Renting or Buying A Home? Which One is More Affordable?

Renting versus buying: the eternal question of how to pay for where you live. After watching the real estate market take off with few signs of slowing down, it has left a lot of people wondering if it is worth it to stop renting and buy a house. We have some recent facts and figures to potentially help you make your decision.

Consider your life and financial plans

Renting may be a more feasible solution for a fresh college grad, someone who just moved to the area, people who want to have fewer obligations tying them to one place, or someone looking to downsize and get their finances in order. For most people, renting is a temporary housing situation, whether that situation is for a few months or a few years. Take a look at what your life goals and financial goals are to assess whether buying or renting is right for you right now.


The biggest factor in the buying versus renting debate is affordability. As we mentioned above, renting is seen as more favorable to younger people who may not have the financial ability to purchase a house yet. Those earning less money will spend a larger percentage of their take-home pay on housing. Take a look at this graph from Keeping Current Matters that illustrates this using data from a recent report by the Urban Institute.

Despite the larger percentage at lower incomes, why do homeowners still pay less every month? That is answered by these next two points.

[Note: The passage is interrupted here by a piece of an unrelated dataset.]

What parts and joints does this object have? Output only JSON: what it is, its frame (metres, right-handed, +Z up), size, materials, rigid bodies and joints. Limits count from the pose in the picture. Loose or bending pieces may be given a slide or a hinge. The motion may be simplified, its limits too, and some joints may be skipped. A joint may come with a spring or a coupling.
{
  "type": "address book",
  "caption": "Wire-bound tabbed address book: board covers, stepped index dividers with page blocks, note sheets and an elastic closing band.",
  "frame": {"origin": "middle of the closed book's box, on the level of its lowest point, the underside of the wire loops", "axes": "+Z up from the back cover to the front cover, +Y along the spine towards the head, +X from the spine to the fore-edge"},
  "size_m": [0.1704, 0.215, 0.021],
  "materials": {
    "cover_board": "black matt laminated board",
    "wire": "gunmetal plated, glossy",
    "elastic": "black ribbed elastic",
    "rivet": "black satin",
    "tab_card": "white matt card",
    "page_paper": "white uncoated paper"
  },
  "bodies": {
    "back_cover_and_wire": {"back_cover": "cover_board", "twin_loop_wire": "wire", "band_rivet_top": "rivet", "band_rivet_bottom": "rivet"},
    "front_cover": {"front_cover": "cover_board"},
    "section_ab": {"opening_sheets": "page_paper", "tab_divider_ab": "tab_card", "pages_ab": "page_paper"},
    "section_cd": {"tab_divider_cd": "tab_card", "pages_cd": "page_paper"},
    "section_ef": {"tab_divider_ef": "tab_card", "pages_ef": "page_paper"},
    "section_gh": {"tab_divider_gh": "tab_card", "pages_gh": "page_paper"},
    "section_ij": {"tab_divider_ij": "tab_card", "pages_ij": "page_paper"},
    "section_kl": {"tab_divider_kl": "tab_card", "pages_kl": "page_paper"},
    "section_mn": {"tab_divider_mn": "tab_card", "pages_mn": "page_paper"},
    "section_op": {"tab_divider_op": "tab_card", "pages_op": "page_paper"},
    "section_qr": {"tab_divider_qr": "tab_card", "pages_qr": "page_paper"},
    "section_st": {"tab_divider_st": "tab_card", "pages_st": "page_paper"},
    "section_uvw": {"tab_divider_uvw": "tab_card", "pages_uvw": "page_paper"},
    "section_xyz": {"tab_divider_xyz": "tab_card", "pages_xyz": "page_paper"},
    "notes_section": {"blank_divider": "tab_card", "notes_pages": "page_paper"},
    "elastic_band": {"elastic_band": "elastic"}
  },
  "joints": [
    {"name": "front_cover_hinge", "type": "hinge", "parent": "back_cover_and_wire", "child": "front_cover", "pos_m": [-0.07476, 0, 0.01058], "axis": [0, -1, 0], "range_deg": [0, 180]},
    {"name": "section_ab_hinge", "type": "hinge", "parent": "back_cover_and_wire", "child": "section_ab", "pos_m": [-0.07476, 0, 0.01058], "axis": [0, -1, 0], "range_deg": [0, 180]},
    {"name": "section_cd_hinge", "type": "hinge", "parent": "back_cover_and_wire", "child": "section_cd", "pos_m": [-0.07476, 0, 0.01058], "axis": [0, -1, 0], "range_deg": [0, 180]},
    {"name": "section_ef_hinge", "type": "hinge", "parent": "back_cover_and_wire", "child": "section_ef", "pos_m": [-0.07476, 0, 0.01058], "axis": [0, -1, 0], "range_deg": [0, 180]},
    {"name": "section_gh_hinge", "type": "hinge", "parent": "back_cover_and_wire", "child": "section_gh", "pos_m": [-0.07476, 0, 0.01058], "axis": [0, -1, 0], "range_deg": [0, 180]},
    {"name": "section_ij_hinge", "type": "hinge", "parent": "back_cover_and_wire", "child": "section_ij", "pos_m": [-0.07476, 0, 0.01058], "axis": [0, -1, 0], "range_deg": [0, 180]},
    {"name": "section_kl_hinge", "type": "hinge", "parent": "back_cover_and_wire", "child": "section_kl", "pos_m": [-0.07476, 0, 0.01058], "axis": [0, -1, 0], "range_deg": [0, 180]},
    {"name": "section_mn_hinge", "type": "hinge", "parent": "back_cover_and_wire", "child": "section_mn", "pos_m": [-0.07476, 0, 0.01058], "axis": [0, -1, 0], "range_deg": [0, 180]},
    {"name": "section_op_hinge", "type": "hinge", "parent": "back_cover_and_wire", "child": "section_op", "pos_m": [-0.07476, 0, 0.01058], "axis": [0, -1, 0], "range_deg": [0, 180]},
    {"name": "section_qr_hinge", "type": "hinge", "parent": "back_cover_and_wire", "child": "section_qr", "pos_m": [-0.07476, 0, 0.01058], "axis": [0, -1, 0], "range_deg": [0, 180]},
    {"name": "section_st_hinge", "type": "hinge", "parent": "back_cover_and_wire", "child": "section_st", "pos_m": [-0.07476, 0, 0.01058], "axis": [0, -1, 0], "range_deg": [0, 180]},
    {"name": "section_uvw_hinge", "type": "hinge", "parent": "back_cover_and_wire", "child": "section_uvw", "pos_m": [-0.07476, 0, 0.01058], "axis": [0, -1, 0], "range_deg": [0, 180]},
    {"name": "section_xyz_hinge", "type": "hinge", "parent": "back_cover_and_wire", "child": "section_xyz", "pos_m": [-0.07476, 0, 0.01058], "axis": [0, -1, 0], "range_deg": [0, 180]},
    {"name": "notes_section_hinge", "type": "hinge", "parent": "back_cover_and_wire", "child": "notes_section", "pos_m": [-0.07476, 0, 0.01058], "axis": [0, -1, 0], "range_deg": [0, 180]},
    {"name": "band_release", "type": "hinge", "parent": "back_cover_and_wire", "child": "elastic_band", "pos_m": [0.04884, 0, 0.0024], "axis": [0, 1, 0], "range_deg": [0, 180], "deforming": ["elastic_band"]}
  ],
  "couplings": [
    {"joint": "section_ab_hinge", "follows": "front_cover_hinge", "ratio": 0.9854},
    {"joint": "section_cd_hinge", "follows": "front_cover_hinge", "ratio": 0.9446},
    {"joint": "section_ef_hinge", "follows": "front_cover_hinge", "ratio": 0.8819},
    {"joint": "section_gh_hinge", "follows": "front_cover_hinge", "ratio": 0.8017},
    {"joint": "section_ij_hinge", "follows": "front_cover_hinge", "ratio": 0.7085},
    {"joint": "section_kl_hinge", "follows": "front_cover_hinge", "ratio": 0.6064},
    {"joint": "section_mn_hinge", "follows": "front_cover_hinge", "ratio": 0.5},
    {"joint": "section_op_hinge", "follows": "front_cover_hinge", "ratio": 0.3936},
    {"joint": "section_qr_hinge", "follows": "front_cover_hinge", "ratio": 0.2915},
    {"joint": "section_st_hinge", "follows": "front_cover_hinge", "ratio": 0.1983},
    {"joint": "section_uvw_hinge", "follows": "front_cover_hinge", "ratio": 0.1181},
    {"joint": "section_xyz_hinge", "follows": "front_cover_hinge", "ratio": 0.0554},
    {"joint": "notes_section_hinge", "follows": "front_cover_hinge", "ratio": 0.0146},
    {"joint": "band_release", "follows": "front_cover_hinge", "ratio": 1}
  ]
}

Buying a home is investing

Buying a home is an investment, but not like buying stocks or building a real estate investment portfolio. Buying a home for yourself is investing in your future. Say your mortgage is $1,800 per month. Every month, you are buying a $1,800 share of your home. That $1,800 share isn’t tangible, but it will grow over time as your home’s value appreciates. Every payment you make is equity because you own that much more of your home’s value. The longer you live in your home, the more you pay off and the more your home value rises (giving you free equity). The equity becomes truly tangible when you either sell your house or fully pay off your mortgage. Each time you pay rent, you won't get any financial kickback. You get to keep living in your home or apartment, but nothing else happens to bolster your financial standing. That is why homeownership is easily the best way to build wealth.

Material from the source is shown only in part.